Dès lors, dans ce cadre, même sans être d’accord avec une bonne partie de ce qu’avance Zemmour, des personnes comme Jean-François Kahn ou Michel Onfray, ont pris position en faveur de l’éditorialiste auteur d’un succès de l’année en librairie. Pour ce dernier, « en France, on ne polémique plus : on assassine, on méprise, on tue, on détruit, on calomnie, on attaque, on souille, on insinue  ». Il semble y avoir un refus du débat démocratique, auquel Zemmour participe en apportant une voix différente de celle de la grande majorité de ceux qui sont invités dans les grands média.

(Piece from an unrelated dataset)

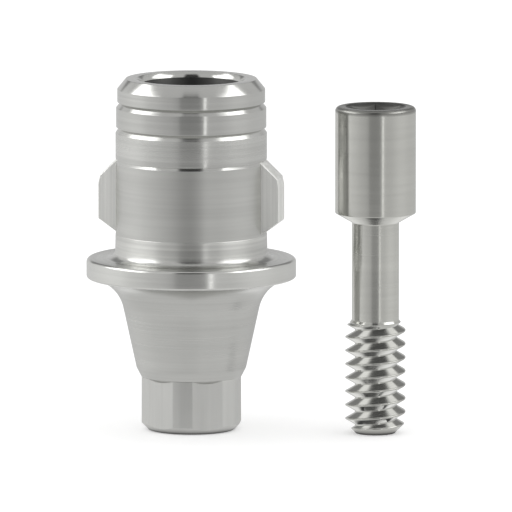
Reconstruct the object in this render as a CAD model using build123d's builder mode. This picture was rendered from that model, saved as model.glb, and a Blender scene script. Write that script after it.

En ce sens, le renvoi d’Eric Zemmour est plutôt regrettable car il peut représenter un appauvrissement du débat.
 
Opinion et responsabilité

Malgré tout, cette vision des choses est peut-être insuffisante. D’abord, il ne perd qu’une de ses tribunes, puisqu’il officie toujours sur RTL et Le Figaro, qui offrent bien plus d’audience encore à ce qu’il dit. En outre, même si je peste moi aussi sur l’uniformité bien trop forte de nos grands médias depuis plus de vingt ans, il faut noter qu’avec Natacha Polony, la pensée alternative a gagné un relais d’influence. Au global, ce n’est quand même pas parce qu’Eric Zemmour n’officiera plus sur Itélé que la démocratie serait en danger dans notre pays. Ensuite, ce faisant, Itélé s’expose à la réaction de ceux qui l’apprécient, qui peuvent déserter son antenne, et ainsi la sanctionner, par la baisse de son audience.

Et on peut aussi se demander si cette décision n’est pas injustifiée. Après tout, ce n’est pas parce qu’un média accorde une tribune à une personne qu’il doit y avoir droit à vie, quel que que soit ce qu’il dit ou fait. Itélé a le droit de penser que les propos de Zemmour dépassent le cadre qu’elle souhaite donner à son antenne. L’éditorialiste doit aussi assumer ce qu’il dit ou écrit et en accepter les conséquences. La frontière avec l’irresponsabilité semble ténue ici. Et pour avoir lu un tiers de son livre, et même si je suis d’accord sur certaines analyses, une grande partie est très critiquable et on peut y voir une forme de radicalisation, en partie compréhensible, mais parfois un peu inquiétante.

Voilà pourquoi, même si je pense que le débat n’est pas assez ouvert dans nos média, je ne suis pas particulièrement choqué par la décision d’Itélé. Après tout, les propos de Zemmour sur une Allemagne trop métissée pour gagner la coupe du monde ont des relents bien désagréables.